Facebook Inc (NASDAQ:FB) is hoping to sell online video ads soon. This will help the company earn more revenue and sell a more exclusive product. It is important to note that a recent survey found that 41% of ad buyers are expecting to move money from the traditional display ads that Facebook thrives on to video ads. The move to online video ads cannibalizes its traditional ads while running the risk of driving users away from an overly commercialized Facebook experience.
The world’s biggest social network is stuck between a rock and a hard place. Mark Zuckerberg tried to keep the company private as long as possible, until he accumulated many investors and had to go public.
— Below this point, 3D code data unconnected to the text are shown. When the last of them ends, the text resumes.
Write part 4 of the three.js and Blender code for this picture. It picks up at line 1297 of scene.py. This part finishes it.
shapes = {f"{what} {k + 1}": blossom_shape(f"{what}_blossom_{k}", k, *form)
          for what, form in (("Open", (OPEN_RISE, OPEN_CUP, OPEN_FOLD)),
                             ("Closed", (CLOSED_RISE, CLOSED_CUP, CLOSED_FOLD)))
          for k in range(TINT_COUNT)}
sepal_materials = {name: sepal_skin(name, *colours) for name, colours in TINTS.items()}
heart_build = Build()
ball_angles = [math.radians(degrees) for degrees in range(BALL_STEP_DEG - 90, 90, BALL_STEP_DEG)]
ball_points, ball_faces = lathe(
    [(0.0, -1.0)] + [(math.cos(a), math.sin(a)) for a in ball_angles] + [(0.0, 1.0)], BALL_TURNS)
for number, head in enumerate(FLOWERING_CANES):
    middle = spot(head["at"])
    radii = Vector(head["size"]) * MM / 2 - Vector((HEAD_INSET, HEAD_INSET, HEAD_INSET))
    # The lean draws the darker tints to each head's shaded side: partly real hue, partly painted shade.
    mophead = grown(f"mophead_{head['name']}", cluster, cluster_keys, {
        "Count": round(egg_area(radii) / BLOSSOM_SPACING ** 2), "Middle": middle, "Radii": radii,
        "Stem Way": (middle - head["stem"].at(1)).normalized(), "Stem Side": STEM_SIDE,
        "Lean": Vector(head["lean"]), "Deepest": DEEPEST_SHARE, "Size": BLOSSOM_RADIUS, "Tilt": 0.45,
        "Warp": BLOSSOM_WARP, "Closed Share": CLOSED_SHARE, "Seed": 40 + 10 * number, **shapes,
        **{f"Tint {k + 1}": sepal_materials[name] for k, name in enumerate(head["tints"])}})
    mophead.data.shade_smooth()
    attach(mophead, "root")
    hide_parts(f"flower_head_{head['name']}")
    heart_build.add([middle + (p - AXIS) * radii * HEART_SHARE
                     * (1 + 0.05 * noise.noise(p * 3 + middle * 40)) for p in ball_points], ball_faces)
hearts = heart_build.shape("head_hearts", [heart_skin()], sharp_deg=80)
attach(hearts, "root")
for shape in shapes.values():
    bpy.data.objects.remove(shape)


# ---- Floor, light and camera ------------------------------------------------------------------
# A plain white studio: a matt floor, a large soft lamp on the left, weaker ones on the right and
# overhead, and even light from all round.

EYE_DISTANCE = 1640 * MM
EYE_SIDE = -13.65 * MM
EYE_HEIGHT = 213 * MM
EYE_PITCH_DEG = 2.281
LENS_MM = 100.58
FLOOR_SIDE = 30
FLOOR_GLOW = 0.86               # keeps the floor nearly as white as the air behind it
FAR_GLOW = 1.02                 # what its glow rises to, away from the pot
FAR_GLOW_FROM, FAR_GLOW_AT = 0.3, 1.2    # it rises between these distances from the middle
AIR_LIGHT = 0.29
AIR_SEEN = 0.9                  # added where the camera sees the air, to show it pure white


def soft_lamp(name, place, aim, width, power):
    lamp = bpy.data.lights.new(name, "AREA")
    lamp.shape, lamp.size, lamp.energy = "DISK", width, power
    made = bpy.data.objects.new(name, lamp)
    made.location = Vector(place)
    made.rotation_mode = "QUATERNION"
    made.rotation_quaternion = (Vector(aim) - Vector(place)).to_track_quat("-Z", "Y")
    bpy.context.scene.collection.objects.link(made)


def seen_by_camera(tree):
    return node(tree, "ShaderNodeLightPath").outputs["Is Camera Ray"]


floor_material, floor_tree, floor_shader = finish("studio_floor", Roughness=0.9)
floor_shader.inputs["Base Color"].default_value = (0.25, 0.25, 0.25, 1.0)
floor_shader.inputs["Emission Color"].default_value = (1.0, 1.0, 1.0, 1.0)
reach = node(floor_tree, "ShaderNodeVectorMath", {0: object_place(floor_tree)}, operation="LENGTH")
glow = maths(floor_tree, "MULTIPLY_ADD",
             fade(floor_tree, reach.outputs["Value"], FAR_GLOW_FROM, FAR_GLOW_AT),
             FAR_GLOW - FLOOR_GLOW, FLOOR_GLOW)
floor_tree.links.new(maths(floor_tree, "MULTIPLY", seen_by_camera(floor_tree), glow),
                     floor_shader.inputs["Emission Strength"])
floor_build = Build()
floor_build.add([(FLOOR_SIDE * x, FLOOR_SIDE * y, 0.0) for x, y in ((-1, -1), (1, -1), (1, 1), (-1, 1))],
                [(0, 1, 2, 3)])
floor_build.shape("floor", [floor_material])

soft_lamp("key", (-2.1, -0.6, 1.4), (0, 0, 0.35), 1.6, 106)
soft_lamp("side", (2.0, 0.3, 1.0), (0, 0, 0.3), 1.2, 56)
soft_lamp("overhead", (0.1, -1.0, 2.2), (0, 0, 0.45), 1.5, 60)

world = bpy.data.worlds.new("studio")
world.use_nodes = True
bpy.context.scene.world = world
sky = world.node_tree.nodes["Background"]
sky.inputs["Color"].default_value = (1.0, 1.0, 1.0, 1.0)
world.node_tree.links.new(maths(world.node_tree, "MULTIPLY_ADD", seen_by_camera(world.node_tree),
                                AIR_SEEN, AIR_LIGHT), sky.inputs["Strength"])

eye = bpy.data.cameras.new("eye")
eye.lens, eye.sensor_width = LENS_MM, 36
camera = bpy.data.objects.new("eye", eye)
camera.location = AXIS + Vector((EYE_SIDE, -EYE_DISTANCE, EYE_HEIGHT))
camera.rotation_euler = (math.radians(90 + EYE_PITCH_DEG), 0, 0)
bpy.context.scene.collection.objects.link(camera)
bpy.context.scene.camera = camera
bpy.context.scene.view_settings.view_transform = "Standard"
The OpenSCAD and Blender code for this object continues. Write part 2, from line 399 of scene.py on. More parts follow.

With a current price to earnings ratio (P/E) around 170, he is under a great amount of pressure to increase Facebook Inc (NASDAQ:FB)’s earnings and revenue to justify its high valuation.
Watch Revenue Growth
Advertising revenue in the recent quarter increased 53%, largely by placing ads directly in front of users’ eye in the news feed. There is only so much growth that the company can squeeze from placing more ads directly in the news feed.
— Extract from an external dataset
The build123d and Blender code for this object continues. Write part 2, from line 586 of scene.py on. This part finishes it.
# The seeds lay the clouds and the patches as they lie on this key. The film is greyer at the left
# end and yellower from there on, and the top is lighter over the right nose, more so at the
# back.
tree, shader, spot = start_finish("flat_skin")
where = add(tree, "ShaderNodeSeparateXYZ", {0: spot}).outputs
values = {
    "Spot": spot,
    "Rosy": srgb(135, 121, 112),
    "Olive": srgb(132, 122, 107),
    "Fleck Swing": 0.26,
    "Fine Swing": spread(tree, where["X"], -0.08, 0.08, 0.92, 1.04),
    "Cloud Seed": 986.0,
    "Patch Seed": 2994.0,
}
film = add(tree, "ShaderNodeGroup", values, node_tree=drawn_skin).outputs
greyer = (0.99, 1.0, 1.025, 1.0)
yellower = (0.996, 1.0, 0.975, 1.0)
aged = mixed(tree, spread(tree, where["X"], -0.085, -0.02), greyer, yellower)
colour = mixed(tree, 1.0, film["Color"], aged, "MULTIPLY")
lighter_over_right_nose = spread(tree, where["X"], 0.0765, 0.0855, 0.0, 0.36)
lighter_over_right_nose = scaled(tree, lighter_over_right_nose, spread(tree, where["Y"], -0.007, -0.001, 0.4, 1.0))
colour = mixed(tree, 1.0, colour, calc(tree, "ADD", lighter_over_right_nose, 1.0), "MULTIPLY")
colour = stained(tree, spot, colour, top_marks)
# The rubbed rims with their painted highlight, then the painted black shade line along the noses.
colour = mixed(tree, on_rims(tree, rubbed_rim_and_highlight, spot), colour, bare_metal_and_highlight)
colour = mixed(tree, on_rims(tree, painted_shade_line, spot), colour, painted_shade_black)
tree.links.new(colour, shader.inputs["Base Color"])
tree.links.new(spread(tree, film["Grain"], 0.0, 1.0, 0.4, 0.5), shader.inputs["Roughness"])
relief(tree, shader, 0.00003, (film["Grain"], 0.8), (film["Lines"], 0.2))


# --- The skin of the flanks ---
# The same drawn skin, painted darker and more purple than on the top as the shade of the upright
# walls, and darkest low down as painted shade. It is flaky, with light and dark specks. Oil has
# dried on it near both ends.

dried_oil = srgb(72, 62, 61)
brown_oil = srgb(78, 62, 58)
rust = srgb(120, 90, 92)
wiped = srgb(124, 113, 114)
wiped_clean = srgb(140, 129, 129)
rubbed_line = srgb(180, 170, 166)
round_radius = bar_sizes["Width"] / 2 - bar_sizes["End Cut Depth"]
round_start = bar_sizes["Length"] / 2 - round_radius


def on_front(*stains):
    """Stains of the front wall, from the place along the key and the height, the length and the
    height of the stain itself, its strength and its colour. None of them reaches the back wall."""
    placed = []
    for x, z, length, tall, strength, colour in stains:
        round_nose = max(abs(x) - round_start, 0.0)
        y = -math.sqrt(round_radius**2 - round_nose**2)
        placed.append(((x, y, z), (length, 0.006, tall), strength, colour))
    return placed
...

Now, Facebook Inc (NASDAQ:FB) is forced to look for other growth avenues. As the majority of recent user growth comes from less developed countries like Brazil and India, online video is one of the company’s best bets.
Take Search Ambitions With a Grain of Salt
Facebook Inc (NASDAQ:FB) is fond of the idea that it will move onto conquer the search market and destroy Google Inc (NASDAQ:GOOG). The problem is that Microsoft Corporation (NASDAQ:MSFT)’s Bing is already tightly integrated with Facebook, and yet Google is holding its market share. An even greater issue is that even with Facebook’s help, Microsoft’s online services division continues to lose money.
Recently Bing reached a 17.9% U.S. market share, and yet it still posted an operating income loss of $-372 million. It is important to note that a large portion of Bing’s growth comes from former Yahoo users. Given that Yahoo! only had 11.4% of the market as of June, 2013, there is a limited amount of growth left in this strategy.
With a profit margin of 28.1% and a return on investment (ROI) of 18.5%, Microsoft Corporation (NASDAQ:MSFT) can easily use its other products to pay for Bing’s losses. Facebook Inc (NASDAQ:FB)’s slimmer profit margin of 9.1% and recent quarterly net income of $333 million mean that it would be prohibitively expensive for Facebook to break ties with Bing and make its own traditional search engine.
Online Video Ads Will Help Google
The use of video is expected to grow, and Google Inc (NASDAQ:GOOG) is a strong player in the market with YouTube. Google will lose some income from its third party ad network as marketers switch from display ads to video ads, but Google will receive an income boost in the process. For third party content hosted on YouTube it is reported that Google takes a 50% split, as opposed to the 30% split Google commonly makes on its AdSense network.